▸ REQUIREMENT
For this exercise, return only the lines from the line containing "const set = new THREE.Group();" through the line containing "obj.matrix_world = Matrix.Identity(4)", both ends included, exactly as they are.

[Rows from a 3D modeling dataset]
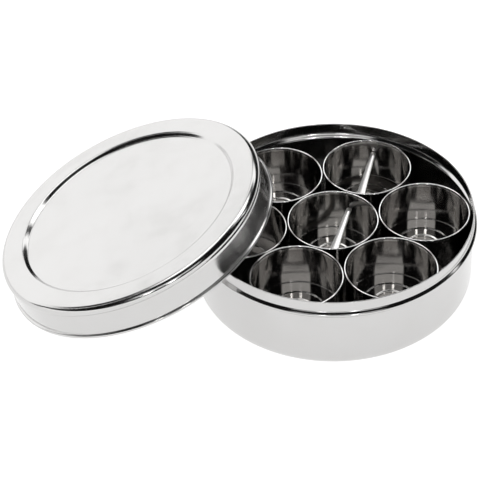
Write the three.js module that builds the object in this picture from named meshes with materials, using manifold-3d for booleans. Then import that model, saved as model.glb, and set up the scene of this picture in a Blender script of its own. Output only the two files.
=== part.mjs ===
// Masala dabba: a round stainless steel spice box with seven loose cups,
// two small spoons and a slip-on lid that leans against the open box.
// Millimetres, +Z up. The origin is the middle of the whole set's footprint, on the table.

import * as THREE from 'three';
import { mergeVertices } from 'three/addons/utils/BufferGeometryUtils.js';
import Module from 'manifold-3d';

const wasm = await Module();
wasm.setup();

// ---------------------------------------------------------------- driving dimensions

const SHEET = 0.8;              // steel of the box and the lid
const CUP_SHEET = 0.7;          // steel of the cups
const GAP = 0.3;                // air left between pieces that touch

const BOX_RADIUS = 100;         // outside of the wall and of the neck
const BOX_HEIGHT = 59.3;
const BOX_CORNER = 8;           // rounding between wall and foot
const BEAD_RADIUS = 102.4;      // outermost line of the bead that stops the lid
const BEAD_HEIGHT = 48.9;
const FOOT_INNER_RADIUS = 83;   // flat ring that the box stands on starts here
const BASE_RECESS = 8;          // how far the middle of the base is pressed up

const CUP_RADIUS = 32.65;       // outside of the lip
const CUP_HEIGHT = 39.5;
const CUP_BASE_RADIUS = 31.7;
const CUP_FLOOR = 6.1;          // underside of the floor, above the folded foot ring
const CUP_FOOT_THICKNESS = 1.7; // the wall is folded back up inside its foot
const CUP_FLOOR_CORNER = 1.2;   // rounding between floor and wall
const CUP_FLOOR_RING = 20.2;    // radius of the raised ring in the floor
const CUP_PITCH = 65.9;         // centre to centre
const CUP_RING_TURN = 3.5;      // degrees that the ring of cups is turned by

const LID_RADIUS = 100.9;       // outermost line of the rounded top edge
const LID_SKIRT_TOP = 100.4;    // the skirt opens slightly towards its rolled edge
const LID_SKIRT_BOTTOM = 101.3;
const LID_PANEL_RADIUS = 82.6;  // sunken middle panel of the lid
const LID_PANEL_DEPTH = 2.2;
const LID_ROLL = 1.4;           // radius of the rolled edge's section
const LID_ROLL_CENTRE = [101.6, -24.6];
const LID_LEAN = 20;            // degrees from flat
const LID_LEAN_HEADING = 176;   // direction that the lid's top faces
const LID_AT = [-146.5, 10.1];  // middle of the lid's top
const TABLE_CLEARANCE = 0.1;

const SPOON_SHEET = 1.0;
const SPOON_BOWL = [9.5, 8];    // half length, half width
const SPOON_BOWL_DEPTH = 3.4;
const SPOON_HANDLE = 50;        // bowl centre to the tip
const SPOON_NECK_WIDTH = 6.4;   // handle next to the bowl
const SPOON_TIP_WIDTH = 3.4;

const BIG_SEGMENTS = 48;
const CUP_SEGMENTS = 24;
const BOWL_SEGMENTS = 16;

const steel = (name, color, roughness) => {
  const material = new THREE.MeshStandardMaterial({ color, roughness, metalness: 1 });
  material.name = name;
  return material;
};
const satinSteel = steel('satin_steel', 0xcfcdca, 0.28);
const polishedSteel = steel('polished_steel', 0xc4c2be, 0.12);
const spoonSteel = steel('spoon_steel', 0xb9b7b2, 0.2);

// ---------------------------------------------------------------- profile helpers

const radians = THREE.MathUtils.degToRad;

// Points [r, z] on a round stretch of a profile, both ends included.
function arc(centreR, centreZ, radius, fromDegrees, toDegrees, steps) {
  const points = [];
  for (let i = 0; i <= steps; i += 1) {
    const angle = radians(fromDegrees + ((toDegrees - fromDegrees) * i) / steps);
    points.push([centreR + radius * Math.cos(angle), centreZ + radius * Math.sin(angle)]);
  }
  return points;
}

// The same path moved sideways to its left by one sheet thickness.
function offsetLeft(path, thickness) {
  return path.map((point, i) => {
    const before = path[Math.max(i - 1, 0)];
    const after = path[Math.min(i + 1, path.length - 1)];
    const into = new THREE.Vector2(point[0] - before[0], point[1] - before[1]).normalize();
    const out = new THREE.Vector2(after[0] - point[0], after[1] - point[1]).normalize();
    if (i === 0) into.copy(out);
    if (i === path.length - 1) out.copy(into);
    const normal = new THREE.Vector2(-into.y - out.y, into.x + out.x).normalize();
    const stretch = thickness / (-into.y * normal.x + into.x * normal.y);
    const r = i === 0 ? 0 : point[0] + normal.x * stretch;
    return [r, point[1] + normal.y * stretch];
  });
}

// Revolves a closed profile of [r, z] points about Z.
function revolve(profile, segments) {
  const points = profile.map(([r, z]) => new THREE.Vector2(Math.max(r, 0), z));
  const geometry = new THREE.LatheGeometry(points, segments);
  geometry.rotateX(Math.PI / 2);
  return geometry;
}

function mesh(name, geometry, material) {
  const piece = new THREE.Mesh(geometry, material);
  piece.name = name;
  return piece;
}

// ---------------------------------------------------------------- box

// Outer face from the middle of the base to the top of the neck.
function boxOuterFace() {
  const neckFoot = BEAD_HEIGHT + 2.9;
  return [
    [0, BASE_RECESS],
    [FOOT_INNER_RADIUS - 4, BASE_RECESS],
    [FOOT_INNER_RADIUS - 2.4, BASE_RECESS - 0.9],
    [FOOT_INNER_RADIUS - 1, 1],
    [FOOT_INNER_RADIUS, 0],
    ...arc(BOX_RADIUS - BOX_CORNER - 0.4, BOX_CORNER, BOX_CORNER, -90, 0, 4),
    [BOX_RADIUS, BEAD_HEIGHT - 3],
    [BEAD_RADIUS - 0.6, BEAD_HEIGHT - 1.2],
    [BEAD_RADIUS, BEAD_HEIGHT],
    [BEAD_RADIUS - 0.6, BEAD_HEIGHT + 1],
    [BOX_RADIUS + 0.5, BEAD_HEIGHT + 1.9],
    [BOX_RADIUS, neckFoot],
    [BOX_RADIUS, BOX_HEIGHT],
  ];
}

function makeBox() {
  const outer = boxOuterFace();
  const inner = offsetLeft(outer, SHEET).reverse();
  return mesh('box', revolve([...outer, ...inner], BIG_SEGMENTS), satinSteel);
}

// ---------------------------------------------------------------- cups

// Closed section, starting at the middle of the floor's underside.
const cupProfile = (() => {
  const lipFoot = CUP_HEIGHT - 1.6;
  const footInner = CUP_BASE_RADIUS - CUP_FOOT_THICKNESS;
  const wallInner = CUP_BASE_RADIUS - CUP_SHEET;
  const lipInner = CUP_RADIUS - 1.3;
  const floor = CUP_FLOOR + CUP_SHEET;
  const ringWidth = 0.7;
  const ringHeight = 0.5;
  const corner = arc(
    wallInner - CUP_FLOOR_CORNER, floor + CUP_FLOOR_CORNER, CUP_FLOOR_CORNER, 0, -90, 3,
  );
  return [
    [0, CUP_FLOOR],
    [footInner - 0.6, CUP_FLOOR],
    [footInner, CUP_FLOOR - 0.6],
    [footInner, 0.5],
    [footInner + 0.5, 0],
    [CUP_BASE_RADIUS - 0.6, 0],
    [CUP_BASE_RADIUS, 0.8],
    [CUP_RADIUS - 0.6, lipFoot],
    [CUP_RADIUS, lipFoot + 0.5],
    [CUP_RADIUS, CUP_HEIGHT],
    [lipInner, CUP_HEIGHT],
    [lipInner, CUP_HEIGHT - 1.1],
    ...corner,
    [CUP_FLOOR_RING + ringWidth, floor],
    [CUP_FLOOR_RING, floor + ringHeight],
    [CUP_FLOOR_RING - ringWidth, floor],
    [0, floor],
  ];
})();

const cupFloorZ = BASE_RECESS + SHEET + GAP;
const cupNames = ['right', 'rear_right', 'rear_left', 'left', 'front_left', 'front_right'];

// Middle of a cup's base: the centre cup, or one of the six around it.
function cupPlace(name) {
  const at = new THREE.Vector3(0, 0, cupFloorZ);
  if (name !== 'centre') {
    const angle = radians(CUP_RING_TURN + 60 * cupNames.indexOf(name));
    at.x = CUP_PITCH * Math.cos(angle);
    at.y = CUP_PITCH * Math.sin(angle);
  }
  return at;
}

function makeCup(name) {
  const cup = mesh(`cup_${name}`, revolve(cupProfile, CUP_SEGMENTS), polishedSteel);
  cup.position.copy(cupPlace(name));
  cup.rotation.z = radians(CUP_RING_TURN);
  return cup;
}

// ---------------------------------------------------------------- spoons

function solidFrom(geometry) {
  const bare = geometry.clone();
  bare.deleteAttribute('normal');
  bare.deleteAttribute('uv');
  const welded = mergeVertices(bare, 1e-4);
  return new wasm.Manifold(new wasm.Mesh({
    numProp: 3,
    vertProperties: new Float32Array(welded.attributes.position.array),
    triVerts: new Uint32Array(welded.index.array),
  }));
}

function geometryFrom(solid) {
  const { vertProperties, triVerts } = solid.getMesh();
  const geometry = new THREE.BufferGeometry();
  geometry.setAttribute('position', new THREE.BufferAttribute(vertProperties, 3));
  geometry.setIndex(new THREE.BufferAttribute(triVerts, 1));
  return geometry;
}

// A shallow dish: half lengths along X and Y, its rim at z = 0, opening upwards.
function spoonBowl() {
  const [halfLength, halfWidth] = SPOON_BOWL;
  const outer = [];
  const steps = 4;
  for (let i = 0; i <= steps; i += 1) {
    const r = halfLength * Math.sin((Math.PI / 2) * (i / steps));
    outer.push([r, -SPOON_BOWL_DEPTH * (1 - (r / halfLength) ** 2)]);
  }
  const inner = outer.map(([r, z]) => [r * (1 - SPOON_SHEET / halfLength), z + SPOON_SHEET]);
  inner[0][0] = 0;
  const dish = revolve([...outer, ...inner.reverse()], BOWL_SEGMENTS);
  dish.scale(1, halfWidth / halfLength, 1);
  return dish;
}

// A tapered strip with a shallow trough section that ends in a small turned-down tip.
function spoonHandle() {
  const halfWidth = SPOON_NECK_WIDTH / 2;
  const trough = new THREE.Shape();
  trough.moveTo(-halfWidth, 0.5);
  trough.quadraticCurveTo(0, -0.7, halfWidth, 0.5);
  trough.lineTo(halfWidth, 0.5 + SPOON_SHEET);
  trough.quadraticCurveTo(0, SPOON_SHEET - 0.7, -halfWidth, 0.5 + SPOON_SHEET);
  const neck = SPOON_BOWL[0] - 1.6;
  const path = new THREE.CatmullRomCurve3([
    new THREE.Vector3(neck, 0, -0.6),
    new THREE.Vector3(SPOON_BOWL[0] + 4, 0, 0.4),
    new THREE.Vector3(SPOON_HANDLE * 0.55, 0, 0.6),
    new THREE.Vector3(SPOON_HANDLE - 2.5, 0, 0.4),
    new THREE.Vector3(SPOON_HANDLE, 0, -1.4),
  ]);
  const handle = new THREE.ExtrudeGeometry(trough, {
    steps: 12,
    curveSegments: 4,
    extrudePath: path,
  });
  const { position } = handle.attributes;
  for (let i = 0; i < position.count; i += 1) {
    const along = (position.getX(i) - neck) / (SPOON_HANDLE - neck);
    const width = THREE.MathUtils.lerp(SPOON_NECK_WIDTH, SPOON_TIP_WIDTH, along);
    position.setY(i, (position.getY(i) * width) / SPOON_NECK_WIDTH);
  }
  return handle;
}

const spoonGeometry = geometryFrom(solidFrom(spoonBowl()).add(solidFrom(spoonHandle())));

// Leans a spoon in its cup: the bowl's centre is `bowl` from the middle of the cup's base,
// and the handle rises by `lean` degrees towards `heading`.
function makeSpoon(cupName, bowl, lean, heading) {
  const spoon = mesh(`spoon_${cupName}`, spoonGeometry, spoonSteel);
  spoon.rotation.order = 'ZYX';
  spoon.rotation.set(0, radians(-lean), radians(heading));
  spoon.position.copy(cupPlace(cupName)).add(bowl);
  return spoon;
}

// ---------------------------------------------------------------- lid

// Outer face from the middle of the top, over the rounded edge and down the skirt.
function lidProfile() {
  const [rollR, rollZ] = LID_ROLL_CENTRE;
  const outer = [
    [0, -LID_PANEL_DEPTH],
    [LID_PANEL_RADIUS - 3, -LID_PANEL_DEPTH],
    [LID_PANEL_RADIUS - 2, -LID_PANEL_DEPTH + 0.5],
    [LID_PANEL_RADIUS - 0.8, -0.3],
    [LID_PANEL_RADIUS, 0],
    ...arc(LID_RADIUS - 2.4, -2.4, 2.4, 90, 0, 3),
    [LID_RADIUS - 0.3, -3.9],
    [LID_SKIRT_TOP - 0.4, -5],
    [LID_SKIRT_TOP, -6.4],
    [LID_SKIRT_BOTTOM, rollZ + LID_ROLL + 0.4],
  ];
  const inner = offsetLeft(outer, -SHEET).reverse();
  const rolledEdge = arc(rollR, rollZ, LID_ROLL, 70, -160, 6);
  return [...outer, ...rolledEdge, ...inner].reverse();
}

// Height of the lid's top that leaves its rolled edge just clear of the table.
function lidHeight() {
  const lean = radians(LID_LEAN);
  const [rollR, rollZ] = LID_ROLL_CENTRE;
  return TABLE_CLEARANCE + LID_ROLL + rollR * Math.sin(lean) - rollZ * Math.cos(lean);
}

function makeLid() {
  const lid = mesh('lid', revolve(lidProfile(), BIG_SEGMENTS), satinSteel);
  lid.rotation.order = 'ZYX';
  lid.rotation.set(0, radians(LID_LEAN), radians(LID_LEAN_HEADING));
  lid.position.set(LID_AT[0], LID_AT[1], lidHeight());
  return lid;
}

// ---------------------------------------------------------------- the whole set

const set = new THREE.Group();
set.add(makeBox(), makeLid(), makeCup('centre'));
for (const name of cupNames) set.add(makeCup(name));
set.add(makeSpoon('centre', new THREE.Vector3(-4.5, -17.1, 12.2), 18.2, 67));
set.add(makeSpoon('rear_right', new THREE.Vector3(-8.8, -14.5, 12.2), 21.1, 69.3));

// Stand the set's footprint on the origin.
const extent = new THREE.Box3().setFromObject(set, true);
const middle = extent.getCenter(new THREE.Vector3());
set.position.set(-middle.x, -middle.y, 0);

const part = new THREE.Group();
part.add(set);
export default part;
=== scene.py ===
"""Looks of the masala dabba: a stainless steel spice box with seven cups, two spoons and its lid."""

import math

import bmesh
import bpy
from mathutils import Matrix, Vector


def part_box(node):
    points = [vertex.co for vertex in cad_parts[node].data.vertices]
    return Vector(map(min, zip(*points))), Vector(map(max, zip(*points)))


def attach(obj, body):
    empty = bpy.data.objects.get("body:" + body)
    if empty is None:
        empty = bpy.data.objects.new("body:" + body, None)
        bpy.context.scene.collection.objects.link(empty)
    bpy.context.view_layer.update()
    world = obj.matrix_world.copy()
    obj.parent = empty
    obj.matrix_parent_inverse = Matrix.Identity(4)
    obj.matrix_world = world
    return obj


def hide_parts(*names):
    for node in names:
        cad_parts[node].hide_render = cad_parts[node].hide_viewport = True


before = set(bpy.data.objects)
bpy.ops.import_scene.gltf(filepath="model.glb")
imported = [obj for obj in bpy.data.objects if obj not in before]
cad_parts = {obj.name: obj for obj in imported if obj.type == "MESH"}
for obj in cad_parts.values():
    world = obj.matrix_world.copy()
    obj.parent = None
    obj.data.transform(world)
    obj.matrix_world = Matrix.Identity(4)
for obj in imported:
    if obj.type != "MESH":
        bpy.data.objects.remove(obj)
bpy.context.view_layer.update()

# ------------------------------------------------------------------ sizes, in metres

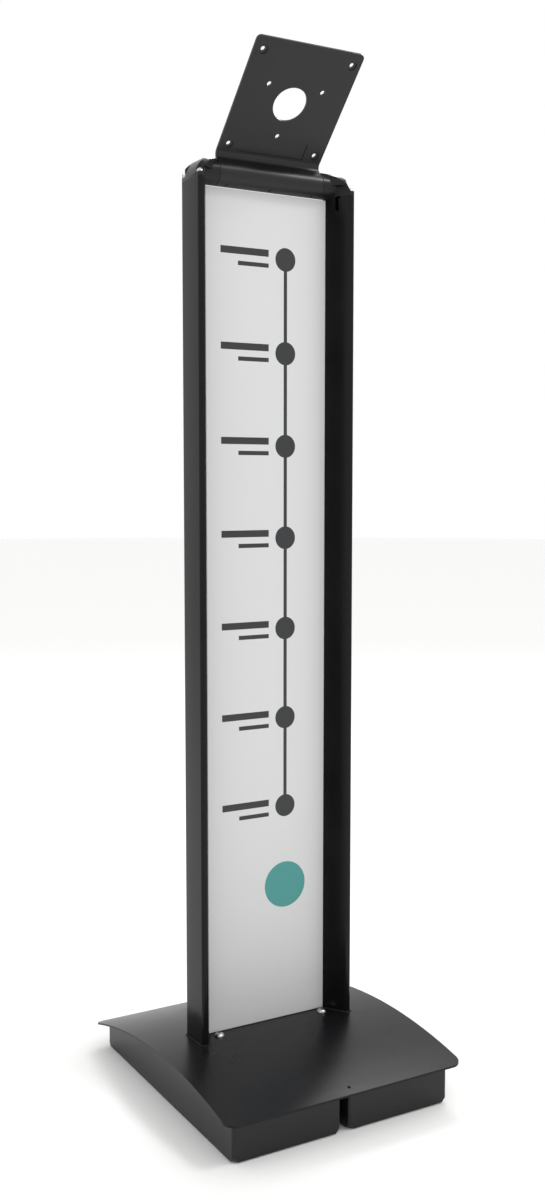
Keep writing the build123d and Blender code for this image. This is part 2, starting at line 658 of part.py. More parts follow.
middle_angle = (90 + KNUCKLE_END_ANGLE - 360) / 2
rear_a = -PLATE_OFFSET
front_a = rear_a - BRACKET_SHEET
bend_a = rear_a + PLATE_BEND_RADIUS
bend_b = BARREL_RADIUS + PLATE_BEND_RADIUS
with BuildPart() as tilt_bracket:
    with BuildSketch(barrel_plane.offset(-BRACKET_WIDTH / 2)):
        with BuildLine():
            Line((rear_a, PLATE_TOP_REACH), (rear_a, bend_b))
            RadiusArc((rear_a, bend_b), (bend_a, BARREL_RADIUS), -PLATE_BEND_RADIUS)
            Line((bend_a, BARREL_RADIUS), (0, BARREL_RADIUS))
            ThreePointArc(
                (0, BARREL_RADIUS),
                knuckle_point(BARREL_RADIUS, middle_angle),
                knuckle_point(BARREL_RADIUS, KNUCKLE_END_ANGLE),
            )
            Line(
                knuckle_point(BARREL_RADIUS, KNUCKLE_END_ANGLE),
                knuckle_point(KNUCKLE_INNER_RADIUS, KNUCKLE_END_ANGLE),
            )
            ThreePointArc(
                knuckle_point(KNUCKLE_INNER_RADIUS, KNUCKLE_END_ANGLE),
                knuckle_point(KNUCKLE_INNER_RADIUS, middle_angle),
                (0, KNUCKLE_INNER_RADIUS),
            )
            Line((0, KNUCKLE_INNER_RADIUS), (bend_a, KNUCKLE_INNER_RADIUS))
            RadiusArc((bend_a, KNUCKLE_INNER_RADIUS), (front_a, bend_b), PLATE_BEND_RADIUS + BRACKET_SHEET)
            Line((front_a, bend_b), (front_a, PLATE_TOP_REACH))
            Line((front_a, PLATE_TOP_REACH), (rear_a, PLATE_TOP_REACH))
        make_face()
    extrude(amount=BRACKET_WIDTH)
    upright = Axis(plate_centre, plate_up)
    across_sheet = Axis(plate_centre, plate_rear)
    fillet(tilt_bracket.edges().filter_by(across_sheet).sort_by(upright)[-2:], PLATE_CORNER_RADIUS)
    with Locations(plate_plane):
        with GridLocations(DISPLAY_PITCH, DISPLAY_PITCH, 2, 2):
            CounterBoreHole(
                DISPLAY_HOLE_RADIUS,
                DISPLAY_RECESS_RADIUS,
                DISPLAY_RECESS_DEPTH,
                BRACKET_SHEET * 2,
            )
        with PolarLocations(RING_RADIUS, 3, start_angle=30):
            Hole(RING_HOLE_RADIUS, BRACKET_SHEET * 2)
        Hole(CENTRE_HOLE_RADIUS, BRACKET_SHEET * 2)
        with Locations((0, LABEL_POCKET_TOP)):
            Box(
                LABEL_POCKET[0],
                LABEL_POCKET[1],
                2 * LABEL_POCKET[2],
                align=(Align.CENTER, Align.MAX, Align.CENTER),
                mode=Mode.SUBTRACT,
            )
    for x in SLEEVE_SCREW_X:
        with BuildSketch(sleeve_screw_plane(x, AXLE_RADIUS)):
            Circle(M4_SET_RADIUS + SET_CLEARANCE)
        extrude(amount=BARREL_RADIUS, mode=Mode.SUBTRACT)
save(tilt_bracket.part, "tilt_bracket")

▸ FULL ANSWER
const set = new THREE.Group();
set.add(makeBox(), makeLid(), makeCup('centre'));
for (const name of cupNames) set.add(makeCup(name));
set.add(makeSpoon('centre', new THREE.Vector3(-4.5, -17.1, 12.2), 18.2, 67));
set.add(makeSpoon('rear_right', new THREE.Vector3(-8.8, -14.5, 12.2), 21.1, 69.3));

// Stand the set's footprint on the origin.
const extent = new THREE.Box3().setFromObject(set, true);
const middle = extent.getCenter(new THREE.Vector3());
set.position.set(-middle.x, -middle.y, 0);

const part = new THREE.Group();
part.add(set);
export default part;
=== scene.py ===
"""Looks of the masala dabba: a stainless steel spice box with seven cups, two spoons and its lid."""

import math

import bmesh
import bpy
from mathutils import Matrix, Vector


def part_box(node):
    points = [vertex.co for vertex in cad_parts[node].data.vertices]
    return Vector(map(min, zip(*points))), Vector(map(max, zip(*points)))


def attach(obj, body):
    empty = bpy.data.objects.get("body:" + body)
    if empty is None:
        empty = bpy.data.objects.new("body:" + body, None)
        bpy.context.scene.collection.objects.link(empty)
    bpy.context.view_layer.update()
    world = obj.matrix_world.copy()
    obj.parent = empty
    obj.matrix_parent_inverse = Matrix.Identity(4)
    obj.matrix_world = world
    return obj


def hide_parts(*names):
    for node in names:
        cad_parts[node].hide_render = cad_parts[node].hide_viewport = True


before = set(bpy.data.objects)
bpy.ops.import_scene.gltf(filepath="model.glb")
imported = [obj for obj in bpy.data.objects if obj not in before]
cad_parts = {obj.name: obj for obj in imported if obj.type == "MESH"}
for obj in cad_parts.values():
    world = obj.matrix_world.copy()
    obj.parent = None
    obj.data.transform(world)
    obj.matrix_world = Matrix.Identity(4)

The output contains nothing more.